BEGIN SUPPLIED DATA
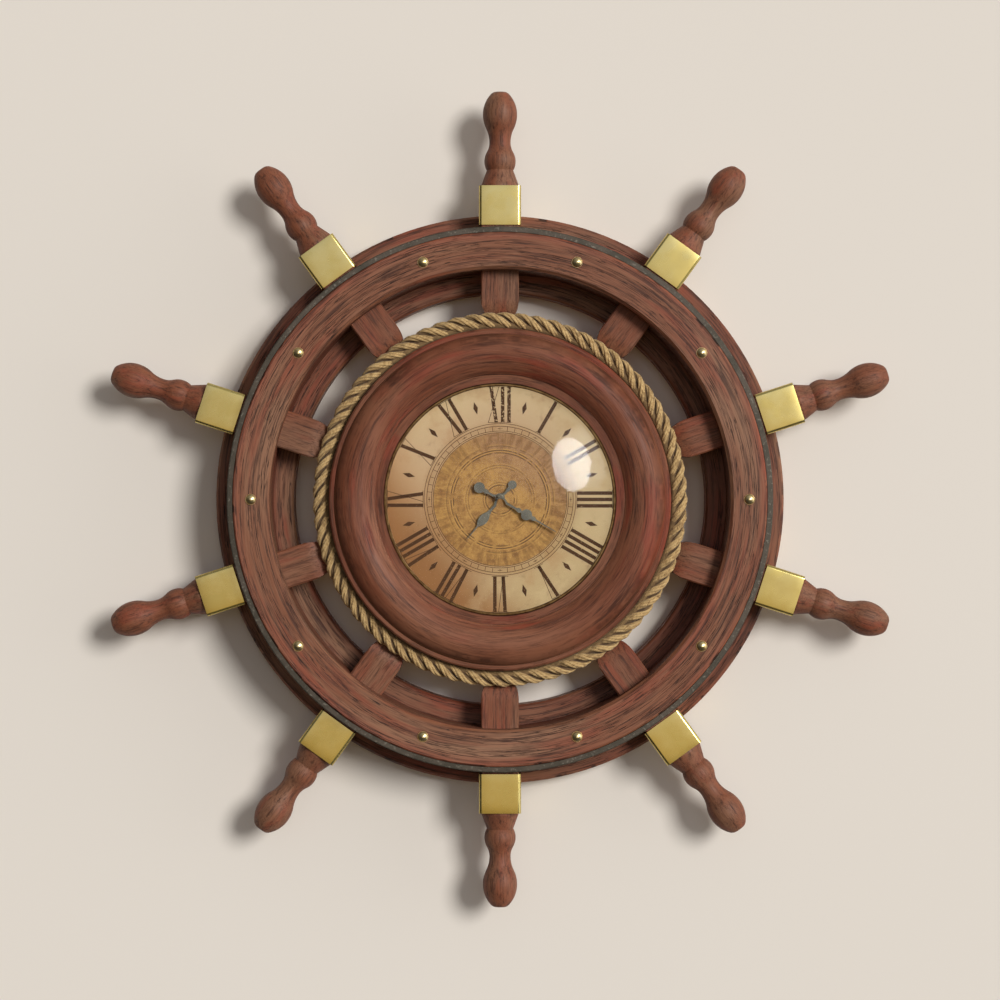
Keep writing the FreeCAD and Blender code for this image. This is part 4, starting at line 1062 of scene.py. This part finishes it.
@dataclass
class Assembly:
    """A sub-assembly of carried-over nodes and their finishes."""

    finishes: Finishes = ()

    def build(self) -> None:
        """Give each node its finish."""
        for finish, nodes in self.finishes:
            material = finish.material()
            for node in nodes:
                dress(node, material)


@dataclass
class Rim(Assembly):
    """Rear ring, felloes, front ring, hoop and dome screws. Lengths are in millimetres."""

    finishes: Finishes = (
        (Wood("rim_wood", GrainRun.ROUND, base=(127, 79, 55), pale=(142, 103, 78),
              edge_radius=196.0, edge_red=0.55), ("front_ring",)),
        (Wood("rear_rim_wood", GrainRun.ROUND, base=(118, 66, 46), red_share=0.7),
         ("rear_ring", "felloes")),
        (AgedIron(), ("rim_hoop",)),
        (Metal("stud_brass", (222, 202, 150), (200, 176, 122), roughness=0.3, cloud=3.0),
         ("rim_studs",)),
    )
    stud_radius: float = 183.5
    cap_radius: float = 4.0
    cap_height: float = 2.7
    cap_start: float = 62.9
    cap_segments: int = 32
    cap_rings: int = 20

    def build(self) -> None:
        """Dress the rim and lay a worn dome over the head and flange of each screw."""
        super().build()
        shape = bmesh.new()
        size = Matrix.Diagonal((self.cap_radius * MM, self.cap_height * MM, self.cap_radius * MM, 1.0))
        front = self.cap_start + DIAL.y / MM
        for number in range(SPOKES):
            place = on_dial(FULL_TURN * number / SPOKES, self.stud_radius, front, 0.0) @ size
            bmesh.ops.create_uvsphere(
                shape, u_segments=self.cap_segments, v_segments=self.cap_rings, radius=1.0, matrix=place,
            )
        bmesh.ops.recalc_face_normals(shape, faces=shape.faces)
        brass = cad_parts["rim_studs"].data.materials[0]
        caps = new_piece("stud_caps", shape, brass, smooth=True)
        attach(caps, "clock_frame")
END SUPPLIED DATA
> **AIM OF THE TASK**
Please reproduce exactly the lines above, beginning with the first and ending with the line that contains "finishes: Finishes = ()", and include nothing outside that range.

> **COMPLETED TASK**
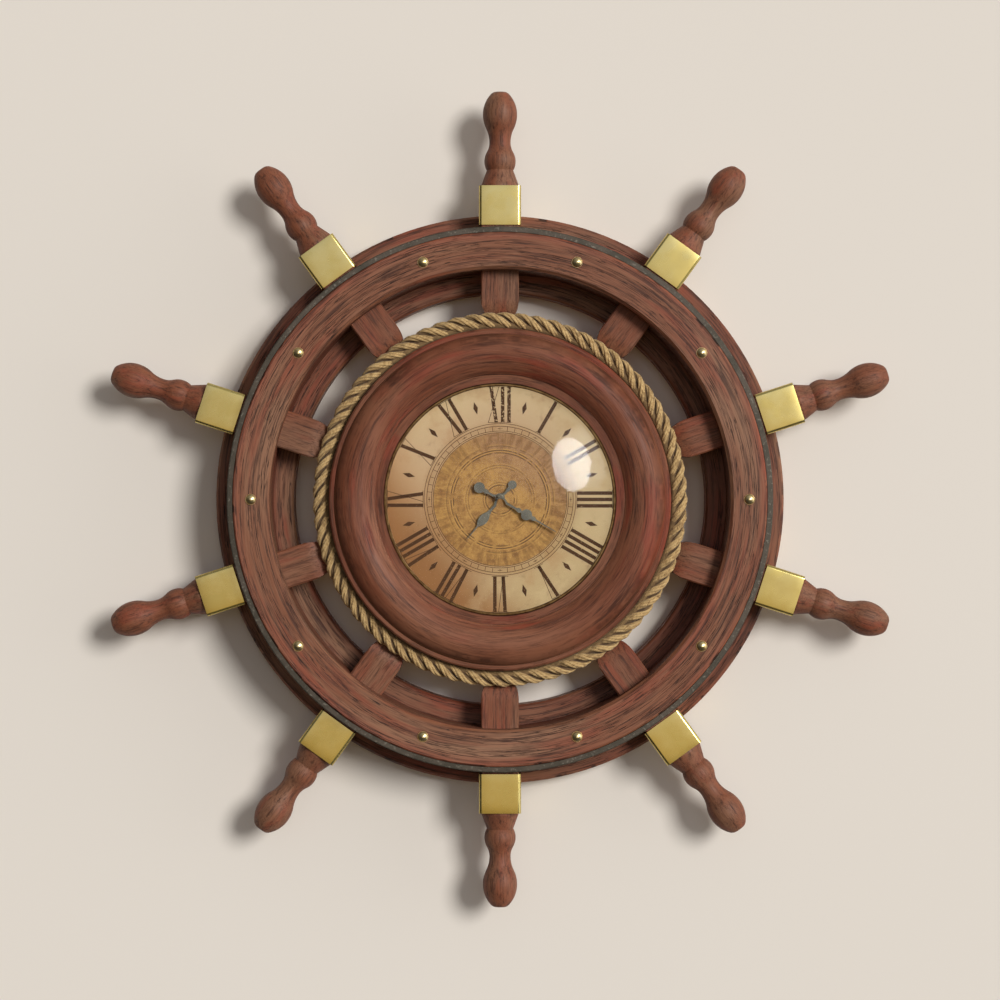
Keep writing the FreeCAD and Blender code for this image. This is part 4, starting at line 1062 of scene.py. This part finishes it.
@dataclass
class Assembly:
    """A sub-assembly of carried-over nodes and their finishes."""

    finishes: Finishes = ()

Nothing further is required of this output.